Nice! I'm an Singaporean agnostic. Well, I am more on a skeptic side about the existence of a creator. That is if I'm forced to take sides, I will choose atheism. But really, I never really care if God exists or not. So, I have washed my hands off the issue. Even now and then though, I love reading about how you guys are standing up for science. It makes me feel more hopeful about humanity.

km coaching said...

Hi, my route of conversion seems typical of singaporean atheists.

Chinese parents who are supertitious, who is buddhist or taoists but not very devoted.

Exposed to Internet and being converted by Internet to atheism. Before atheist was a freethinker who does not really bother too much about the issue of religion and god.

WHen i was a freethinker, i was only concerned about girlfriends, games, fun and school results. God? who cares about him was my thinking at that age.

Anonymous said...

Hello. I agree with Terence here. I feel that atheist should not merely read books that influence you to side atheism. God is not great and the god delusion are very powerful arguements against the existence of God, however, without reading the christian side of the story, i feel that you may not be able to come to a wider worldview aside from atheistic arguements. I assure you that atheistic arguements can be refuted. Read Francis Collin's works. Along with G.k. Chesterton and perhaps C.S. Lewis's Mere christianity

Atheozoa said...

Firstly, I don't read atheists books to "influence (me) to side atheism". Frankly, I've only gotten 4 "atheist" books - The God Delusion, God is not Great, and The End of Faith - because they were popular at the time. The fourth is Godless which I gotten to see what an ex-christian has to say. In general, those books are not what made me an atheist.

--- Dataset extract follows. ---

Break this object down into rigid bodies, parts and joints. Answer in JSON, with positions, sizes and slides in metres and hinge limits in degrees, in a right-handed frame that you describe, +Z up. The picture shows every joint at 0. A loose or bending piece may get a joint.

Secondly, while the books were great, they aren't against the existence of "god" in general. They are either more specifically against the Abrahamic version of god or provide supplementary arguments against theism.

Third. I'm not sure what you meant by "atheistic arguments can be refuted". As far as I'm concerned, there has always only been one core argument against theism: There is no evidence for the proposition. ALL other "atheistic" arguments are supplementary or against specific proposed versions of god.

And seriously, Francis Collins? The one who basically makes the Moral argument? If I borrowed the book, then maybe.